▶ _TASK_
Take the entries below and reproduce them word for word.
───── DATA TO USE
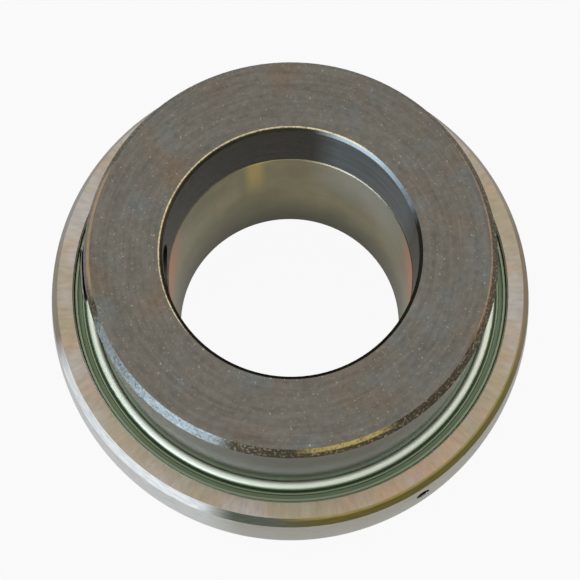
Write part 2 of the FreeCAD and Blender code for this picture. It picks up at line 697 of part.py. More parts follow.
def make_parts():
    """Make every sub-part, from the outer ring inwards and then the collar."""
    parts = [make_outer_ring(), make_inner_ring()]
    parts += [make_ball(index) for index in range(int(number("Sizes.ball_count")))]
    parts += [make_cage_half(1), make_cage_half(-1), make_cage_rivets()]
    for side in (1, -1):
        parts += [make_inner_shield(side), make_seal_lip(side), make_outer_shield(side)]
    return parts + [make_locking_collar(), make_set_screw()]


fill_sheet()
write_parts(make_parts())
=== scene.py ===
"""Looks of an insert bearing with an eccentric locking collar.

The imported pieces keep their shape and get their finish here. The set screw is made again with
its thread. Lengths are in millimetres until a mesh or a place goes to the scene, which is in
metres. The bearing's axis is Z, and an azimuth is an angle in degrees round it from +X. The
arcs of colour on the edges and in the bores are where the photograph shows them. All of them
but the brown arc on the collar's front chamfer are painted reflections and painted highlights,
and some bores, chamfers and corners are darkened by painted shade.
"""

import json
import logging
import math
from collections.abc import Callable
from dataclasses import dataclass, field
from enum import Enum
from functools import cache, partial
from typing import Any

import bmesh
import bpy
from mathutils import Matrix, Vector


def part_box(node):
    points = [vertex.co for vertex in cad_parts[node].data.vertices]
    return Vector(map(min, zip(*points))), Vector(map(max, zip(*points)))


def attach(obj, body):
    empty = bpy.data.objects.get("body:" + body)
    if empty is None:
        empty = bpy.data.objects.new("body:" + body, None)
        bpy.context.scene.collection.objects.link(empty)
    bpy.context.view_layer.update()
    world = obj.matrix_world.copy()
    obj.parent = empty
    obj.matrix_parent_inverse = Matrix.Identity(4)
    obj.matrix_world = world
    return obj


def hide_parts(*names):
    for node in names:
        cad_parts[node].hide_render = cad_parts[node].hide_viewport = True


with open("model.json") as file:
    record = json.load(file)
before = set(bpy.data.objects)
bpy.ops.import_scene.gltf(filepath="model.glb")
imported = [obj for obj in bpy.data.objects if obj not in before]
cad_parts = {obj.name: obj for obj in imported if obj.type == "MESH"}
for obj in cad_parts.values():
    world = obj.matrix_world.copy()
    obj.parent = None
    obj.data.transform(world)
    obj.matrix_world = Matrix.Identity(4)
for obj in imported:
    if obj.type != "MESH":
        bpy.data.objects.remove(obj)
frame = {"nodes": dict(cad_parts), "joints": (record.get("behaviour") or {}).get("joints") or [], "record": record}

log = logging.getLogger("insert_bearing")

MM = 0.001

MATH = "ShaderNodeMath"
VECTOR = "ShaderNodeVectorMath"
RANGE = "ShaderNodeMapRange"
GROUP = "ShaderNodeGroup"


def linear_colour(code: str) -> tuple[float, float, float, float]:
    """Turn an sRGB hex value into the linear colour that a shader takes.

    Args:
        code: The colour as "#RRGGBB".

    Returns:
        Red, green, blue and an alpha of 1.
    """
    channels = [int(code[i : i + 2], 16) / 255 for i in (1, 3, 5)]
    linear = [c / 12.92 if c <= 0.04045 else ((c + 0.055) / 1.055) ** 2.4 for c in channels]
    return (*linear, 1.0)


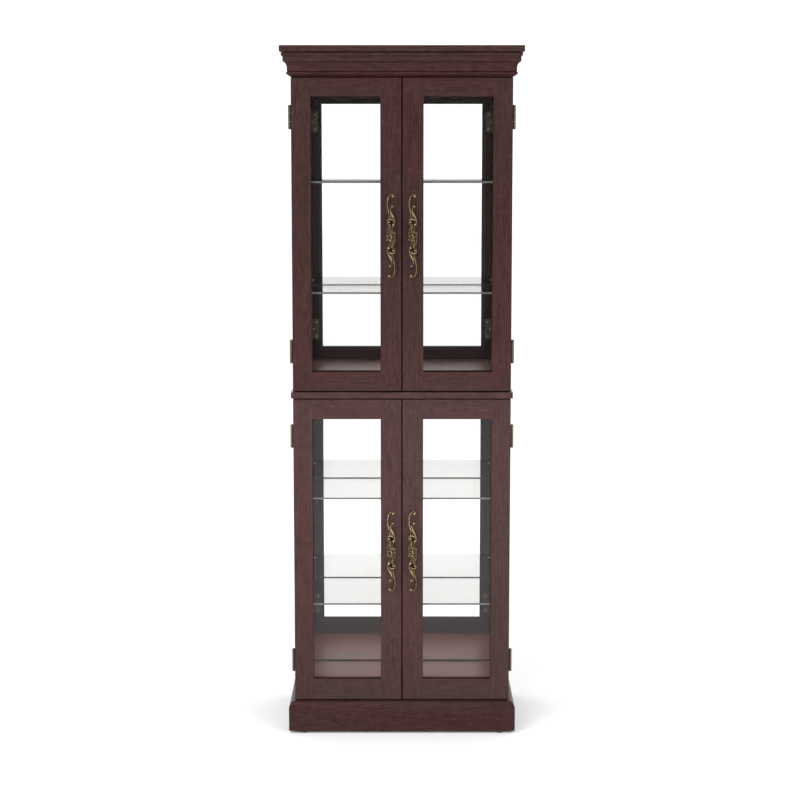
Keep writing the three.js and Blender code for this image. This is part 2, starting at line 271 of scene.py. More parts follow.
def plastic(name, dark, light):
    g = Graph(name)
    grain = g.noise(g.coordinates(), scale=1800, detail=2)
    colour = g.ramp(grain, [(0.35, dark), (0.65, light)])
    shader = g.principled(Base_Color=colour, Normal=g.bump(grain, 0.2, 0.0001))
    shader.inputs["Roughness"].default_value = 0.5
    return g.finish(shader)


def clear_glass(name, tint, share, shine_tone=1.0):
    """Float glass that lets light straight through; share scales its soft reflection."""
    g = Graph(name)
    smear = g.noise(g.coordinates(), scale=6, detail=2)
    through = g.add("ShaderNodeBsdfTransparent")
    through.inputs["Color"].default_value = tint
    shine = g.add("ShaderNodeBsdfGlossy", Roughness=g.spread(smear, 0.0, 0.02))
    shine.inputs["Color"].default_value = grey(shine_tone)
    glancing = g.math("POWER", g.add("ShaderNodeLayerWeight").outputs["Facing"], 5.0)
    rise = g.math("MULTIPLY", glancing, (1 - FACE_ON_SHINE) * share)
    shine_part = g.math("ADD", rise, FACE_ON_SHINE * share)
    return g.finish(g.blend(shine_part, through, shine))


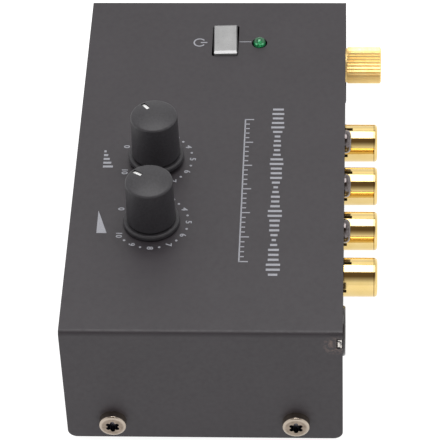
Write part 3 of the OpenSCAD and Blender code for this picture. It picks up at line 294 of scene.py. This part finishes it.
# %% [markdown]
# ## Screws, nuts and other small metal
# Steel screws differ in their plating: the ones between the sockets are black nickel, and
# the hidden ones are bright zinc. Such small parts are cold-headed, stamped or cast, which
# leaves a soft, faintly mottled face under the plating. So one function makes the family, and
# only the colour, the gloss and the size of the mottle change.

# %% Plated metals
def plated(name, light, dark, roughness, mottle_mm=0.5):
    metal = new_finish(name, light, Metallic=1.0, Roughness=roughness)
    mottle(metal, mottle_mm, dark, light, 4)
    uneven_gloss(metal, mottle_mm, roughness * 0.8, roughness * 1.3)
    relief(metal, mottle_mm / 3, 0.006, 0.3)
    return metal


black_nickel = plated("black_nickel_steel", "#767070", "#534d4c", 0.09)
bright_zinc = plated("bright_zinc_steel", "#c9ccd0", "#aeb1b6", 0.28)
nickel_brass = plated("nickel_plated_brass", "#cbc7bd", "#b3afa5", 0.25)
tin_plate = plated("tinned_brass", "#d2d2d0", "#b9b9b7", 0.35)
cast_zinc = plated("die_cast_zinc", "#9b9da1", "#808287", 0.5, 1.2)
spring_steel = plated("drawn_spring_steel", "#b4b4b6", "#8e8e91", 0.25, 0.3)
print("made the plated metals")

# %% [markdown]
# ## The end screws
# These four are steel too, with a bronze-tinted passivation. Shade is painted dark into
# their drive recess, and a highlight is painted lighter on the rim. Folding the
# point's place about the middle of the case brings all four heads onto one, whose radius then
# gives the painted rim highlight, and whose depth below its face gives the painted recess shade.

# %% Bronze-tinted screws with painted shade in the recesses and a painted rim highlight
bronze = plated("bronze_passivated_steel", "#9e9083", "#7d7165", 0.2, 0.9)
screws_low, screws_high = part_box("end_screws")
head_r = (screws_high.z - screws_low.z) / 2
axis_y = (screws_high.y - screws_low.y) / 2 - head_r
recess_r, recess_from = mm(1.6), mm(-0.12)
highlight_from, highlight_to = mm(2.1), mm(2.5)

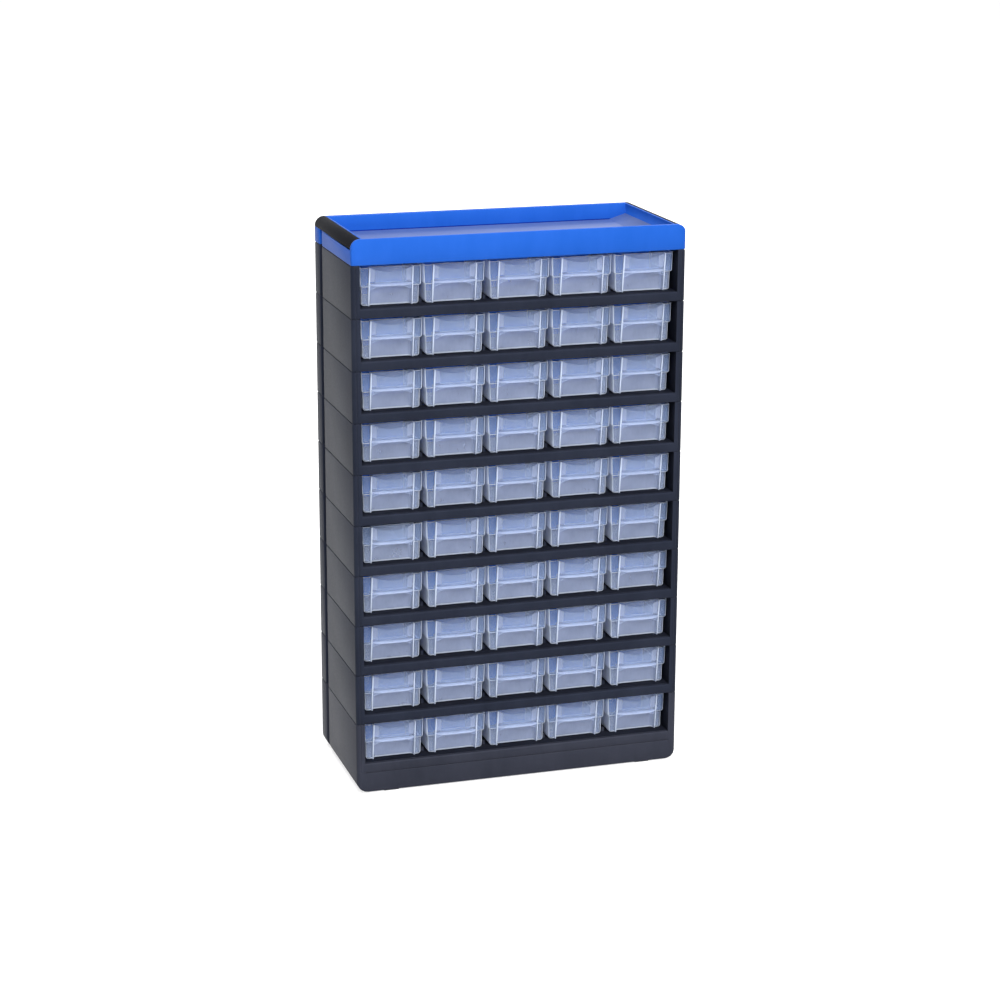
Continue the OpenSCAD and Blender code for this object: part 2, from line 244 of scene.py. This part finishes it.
──────────
▶ _OUTPUT OF THE TASK_
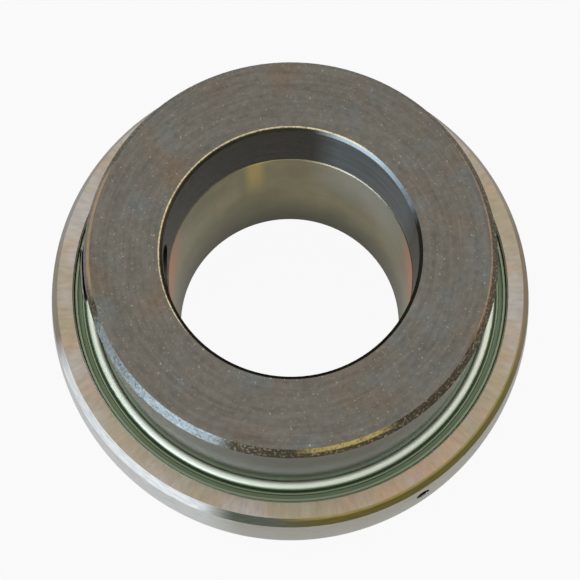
Write part 2 of the FreeCAD and Blender code for this picture. It picks up at line 697 of part.py. More parts follow.
def make_parts():
    """Make every sub-part, from the outer ring inwards and then the collar."""
    parts = [make_outer_ring(), make_inner_ring()]
    parts += [make_ball(index) for index in range(int(number("Sizes.ball_count")))]
    parts += [make_cage_half(1), make_cage_half(-1), make_cage_rivets()]
    for side in (1, -1):
        parts += [make_inner_shield(side), make_seal_lip(side), make_outer_shield(side)]
    return parts + [make_locking_collar(), make_set_screw()]


fill_sheet()
write_parts(make_parts())
=== scene.py ===
"""Looks of an insert bearing with an eccentric locking collar.

The imported pieces keep their shape and get their finish here. The set screw is made again with
its thread. Lengths are in millimetres until a mesh or a place goes to the scene, which is in
metres. The bearing's axis is Z, and an azimuth is an angle in degrees round it from +X. The
arcs of colour on the edges and in the bores are where the photograph shows them. All of them
but the brown arc on the collar's front chamfer are painted reflections and painted highlights,
and some bores, chamfers and corners are darkened by painted shade.
"""

import json
import logging
import math
from collections.abc import Callable
from dataclasses import dataclass, field
from enum import Enum
from functools import cache, partial
from typing import Any

import bmesh
import bpy
from mathutils import Matrix, Vector


def part_box(node):
    points = [vertex.co for vertex in cad_parts[node].data.vertices]
    return Vector(map(min, zip(*points))), Vector(map(max, zip(*points)))


def attach(obj, body):
    empty = bpy.data.objects.get("body:" + body)
    if empty is None:
        empty = bpy.data.objects.new("body:" + body, None)
        bpy.context.scene.collection.objects.link(empty)
    bpy.context.view_layer.update()
    world = obj.matrix_world.copy()
    obj.parent = empty
    obj.matrix_parent_inverse = Matrix.Identity(4)
    obj.matrix_world = world
    return obj


def hide_parts(*names):
    for node in names:
        cad_parts[node].hide_render = cad_parts[node].hide_viewport = True


with open("model.json") as file:
    record = json.load(file)
before = set(bpy.data.objects)
bpy.ops.import_scene.gltf(filepath="model.glb")
imported = [obj for obj in bpy.data.objects if obj not in before]
cad_parts = {obj.name: obj for obj in imported if obj.type == "MESH"}
for obj in cad_parts.values():
    world = obj.matrix_world.copy()
    obj.parent = None
    obj.data.transform(world)
    obj.matrix_world = Matrix.Identity(4)
for obj in imported:
    if obj.type != "MESH":
        bpy.data.objects.remove(obj)
frame = {"nodes": dict(cad_parts), "joints": (record.get("behaviour") or {}).get("joints") or [], "record": record}

log = logging.getLogger("insert_bearing")

MM = 0.001

MATH = "ShaderNodeMath"
VECTOR = "ShaderNodeVectorMath"
RANGE = "ShaderNodeMapRange"
GROUP = "ShaderNodeGroup"


def linear_colour(code: str) -> tuple[float, float, float, float]:
    """Turn an sRGB hex value into the linear colour that a shader takes.

    Args:
        code: The colour as "#RRGGBB".

    Returns:
        Red, green, blue and an alpha of 1.
    """
    channels = [int(code[i : i + 2], 16) / 255 for i in (1, 3, 5)]
    linear = [c / 12.92 if c <= 0.04045 else ((c + 0.055) / 1.055) ** 2.4 for c in channels]
    return (*linear, 1.0)


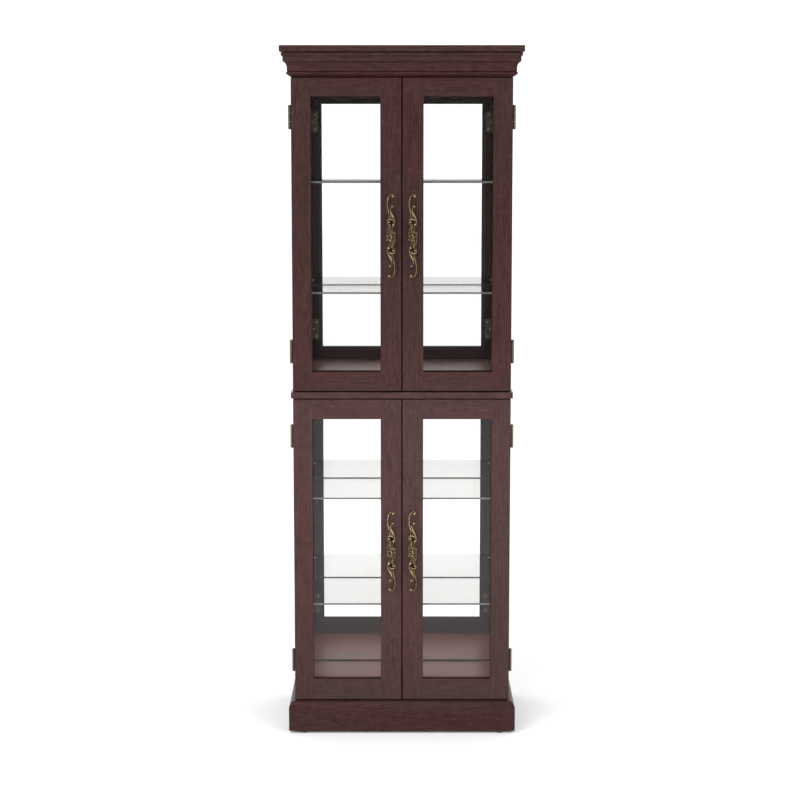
Keep writing the three.js and Blender code for this image. This is part 2, starting at line 271 of scene.py. More parts follow.
def plastic(name, dark, light):
    g = Graph(name)
    grain = g.noise(g.coordinates(), scale=1800, detail=2)
    colour = g.ramp(grain, [(0.35, dark), (0.65, light)])
    shader = g.principled(Base_Color=colour, Normal=g.bump(grain, 0.2, 0.0001))
    shader.inputs["Roughness"].default_value = 0.5
    return g.finish(shader)


def clear_glass(name, tint, share, shine_tone=1.0):
    """Float glass that lets light straight through; share scales its soft reflection."""
    g = Graph(name)
    smear = g.noise(g.coordinates(), scale=6, detail=2)
    through = g.add("ShaderNodeBsdfTransparent")
    through.inputs["Color"].default_value = tint
    shine = g.add("ShaderNodeBsdfGlossy", Roughness=g.spread(smear, 0.0, 0.02))
    shine.inputs["Color"].default_value = grey(shine_tone)
    glancing = g.math("POWER", g.add("ShaderNodeLayerWeight").outputs["Facing"], 5.0)
    rise = g.math("MULTIPLY", glancing, (1 - FACE_ON_SHINE) * share)
    shine_part = g.math("ADD", rise, FACE_ON_SHINE * share)
    return g.finish(g.blend(shine_part, through, shine))


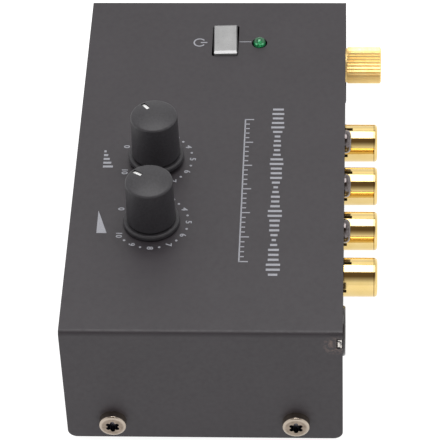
Write part 3 of the OpenSCAD and Blender code for this picture. It picks up at line 294 of scene.py. This part finishes it.
# %% [markdown]
# ## Screws, nuts and other small metal
# Steel screws differ in their plating: the ones between the sockets are black nickel, and
# the hidden ones are bright zinc. Such small parts are cold-headed, stamped or cast, which
# leaves a soft, faintly mottled face under the plating. So one function makes the family, and
# only the colour, the gloss and the size of the mottle change.

# %% Plated metals
def plated(name, light, dark, roughness, mottle_mm=0.5):
    metal = new_finish(name, light, Metallic=1.0, Roughness=roughness)
    mottle(metal, mottle_mm, dark, light, 4)
    uneven_gloss(metal, mottle_mm, roughness * 0.8, roughness * 1.3)
    relief(metal, mottle_mm / 3, 0.006, 0.3)
    return metal


black_nickel = plated("black_nickel_steel", "#767070", "#534d4c", 0.09)
bright_zinc = plated("bright_zinc_steel", "#c9ccd0", "#aeb1b6", 0.28)
nickel_brass = plated("nickel_plated_brass", "#cbc7bd", "#b3afa5", 0.25)
tin_plate = plated("tinned_brass", "#d2d2d0", "#b9b9b7", 0.35)
cast_zinc = plated("die_cast_zinc", "#9b9da1", "#808287", 0.5, 1.2)
spring_steel = plated("drawn_spring_steel", "#b4b4b6", "#8e8e91", 0.25, 0.3)
print("made the plated metals")

# %% [markdown]
# ## The end screws
# These four are steel too, with a bronze-tinted passivation. Shade is painted dark into
# their drive recess, and a highlight is painted lighter on the rim. Folding the
# point's place about the middle of the case brings all four heads onto one, whose radius then
# gives the painted rim highlight, and whose depth below its face gives the painted recess shade.

# %% Bronze-tinted screws with painted shade in the recesses and a painted rim highlight
bronze = plated("bronze_passivated_steel", "#9e9083", "#7d7165", 0.2, 0.9)
screws_low, screws_high = part_box("end_screws")
head_r = (screws_high.z - screws_low.z) / 2
axis_y = (screws_high.y - screws_low.y) / 2 - head_r
recess_r, recess_from = mm(1.6), mm(-0.12)
highlight_from, highlight_to = mm(2.1), mm(2.5)

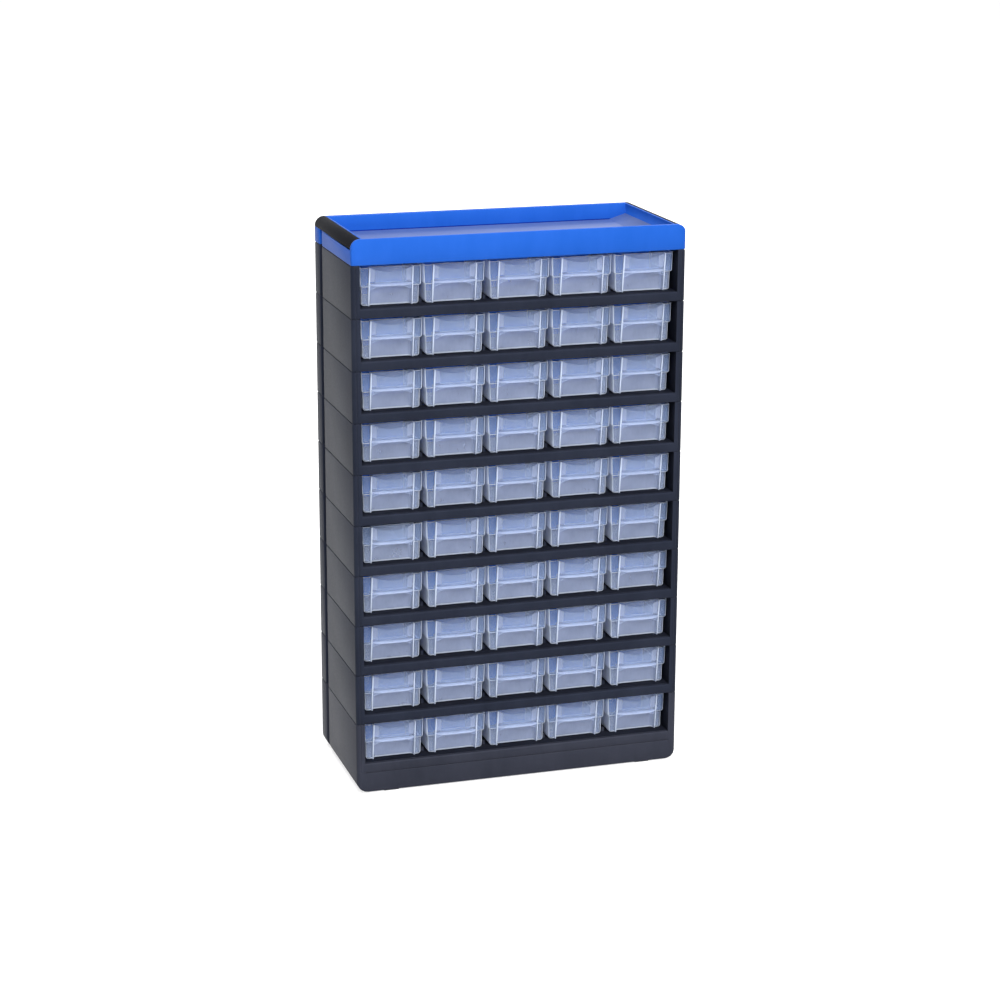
Continue the OpenSCAD and Blender code for this object: part 2, from line 244 of scene.py. This part finishes it.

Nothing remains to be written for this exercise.